■ TASK PROMPT
Check every line of the material below for the string "materials", and return the ones that have it.

■ MATERIAL

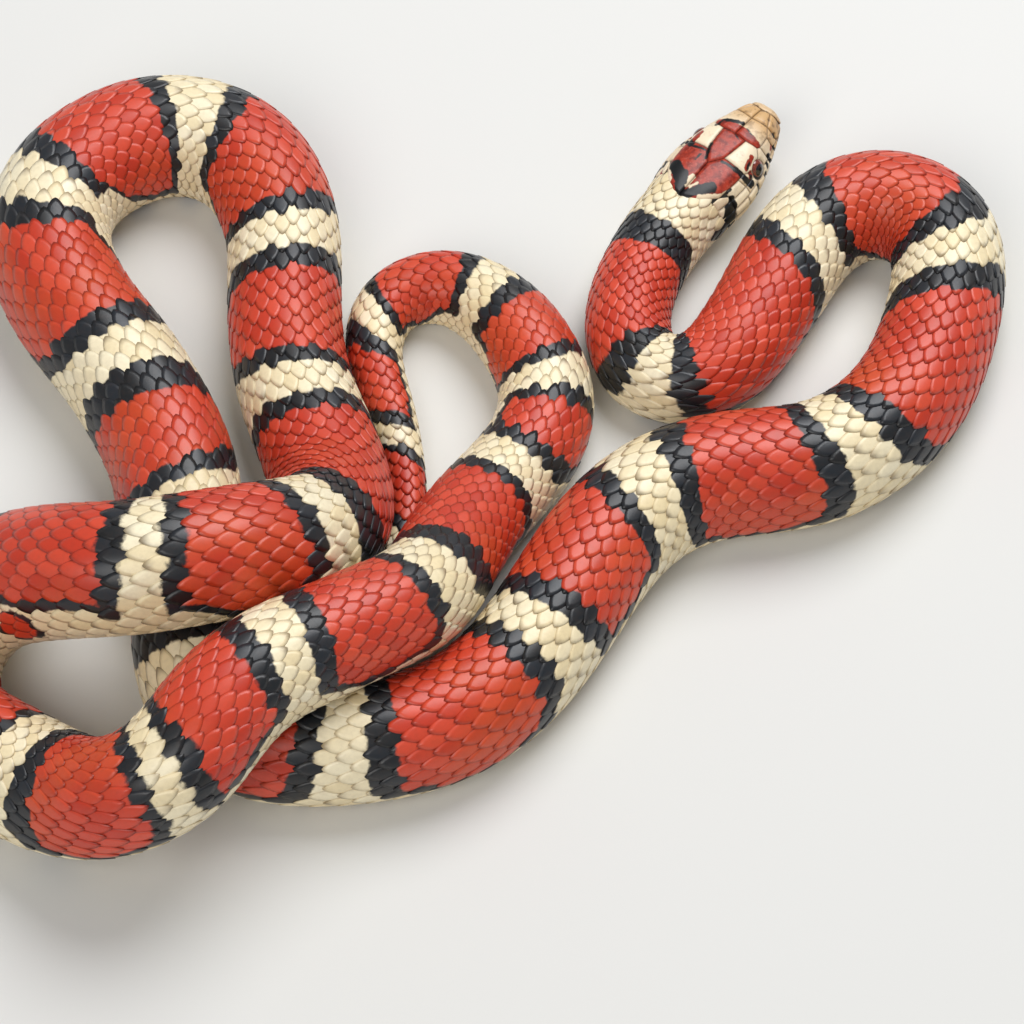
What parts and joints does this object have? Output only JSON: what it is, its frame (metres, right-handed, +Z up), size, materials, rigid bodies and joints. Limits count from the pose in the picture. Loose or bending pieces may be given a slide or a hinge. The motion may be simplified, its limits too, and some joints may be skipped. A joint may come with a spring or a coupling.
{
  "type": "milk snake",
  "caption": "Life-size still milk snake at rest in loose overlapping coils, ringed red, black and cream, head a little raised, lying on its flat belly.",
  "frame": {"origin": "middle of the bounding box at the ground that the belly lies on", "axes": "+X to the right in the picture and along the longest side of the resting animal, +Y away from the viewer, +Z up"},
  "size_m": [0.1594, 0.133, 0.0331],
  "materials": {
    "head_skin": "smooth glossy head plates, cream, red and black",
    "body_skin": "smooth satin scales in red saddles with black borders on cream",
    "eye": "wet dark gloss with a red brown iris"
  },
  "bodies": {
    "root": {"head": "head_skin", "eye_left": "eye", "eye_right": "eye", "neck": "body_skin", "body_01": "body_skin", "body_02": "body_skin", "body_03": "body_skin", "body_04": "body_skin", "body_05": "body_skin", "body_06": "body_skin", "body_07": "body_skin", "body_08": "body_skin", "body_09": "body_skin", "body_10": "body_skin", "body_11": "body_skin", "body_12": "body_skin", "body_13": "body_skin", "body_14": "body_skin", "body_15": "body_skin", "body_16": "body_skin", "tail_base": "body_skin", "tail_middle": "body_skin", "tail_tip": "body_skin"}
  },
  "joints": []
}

■ COMPLETE ANSWER
What parts and joints does this object have? Output only JSON: what it is, its frame (metres, right-handed, +Z up), size, materials, rigid bodies and joints. Limits count from the pose in the picture. Loose or bending pieces may be given a slide or a hinge. The motion may be simplified, its limits too, and some joints may be skipped. A joint may come with a spring or a coupling.
  "materials": {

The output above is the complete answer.